En medio de un tercer set durísimo, con juegos que duraban más de diez minutos, Novak Djokovic no pudo resistir su frustración y lanzó una pelota al mar. El tenista serbio había ganado el segundo set frente a Nadal y ofrecía su mejor repertorio. Sus golpes eran mejores, más poderosos y másprofundos que los del español. Tenía la pinta del ganador, pero no ganaba. Nadal siempre encontraba la manera de sobrevivir. En sus peores momentos se agarraba a la pista y devolvía los tiros de Djokovic. Era un jugador sufriente, pero no derrotado. Su cabeza buscaba soluciones. La primera era resistir. La segunda, encontrar una fisura en el juego de su rival. La tercera, sacar a Djokovic de la excelencia y convertirle en humano. La cuarta, recuperar su mejor tenis.
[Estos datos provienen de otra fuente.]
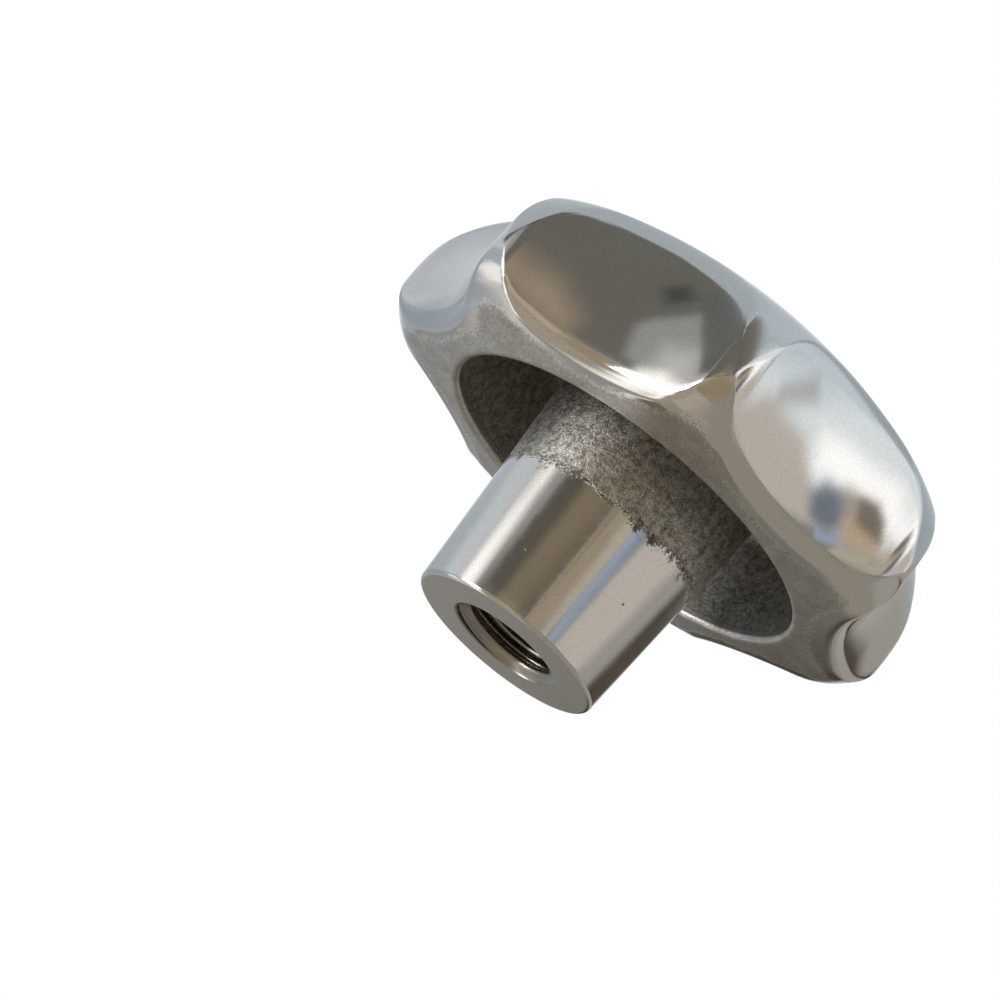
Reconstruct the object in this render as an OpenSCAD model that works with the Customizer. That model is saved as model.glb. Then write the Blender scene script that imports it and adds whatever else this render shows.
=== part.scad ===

Cuando Djokovic no pudo reprimir su irritación y lanzó la pelota al mar, Nadal comprendió que el partido había virado definitivamente a su favor. No sólo fue un gran ejercicio competitivo, sino una demostración de máxima inteligencia. Hay jugadores que pierden su capacidad para leer los partidos cuando las cosas se ponen turbias. Nadal, no. Es en los momentos más difíciles cuando su cabeza inspecciona todas las soluciones posibles a los problemas más complejos. Ése fue el caso en Montecarlo. Atravesó por toda clase de dificultades y persistió en su plan hasta encontrar alguna luz. No cedió jamás a la frustración, al contrario que Djokovic. Uno tiró la pelota, y el partido. El otro aprovechó el momento, se recuperó y volvió a ganar. Ése fue Nadal, por supuesto.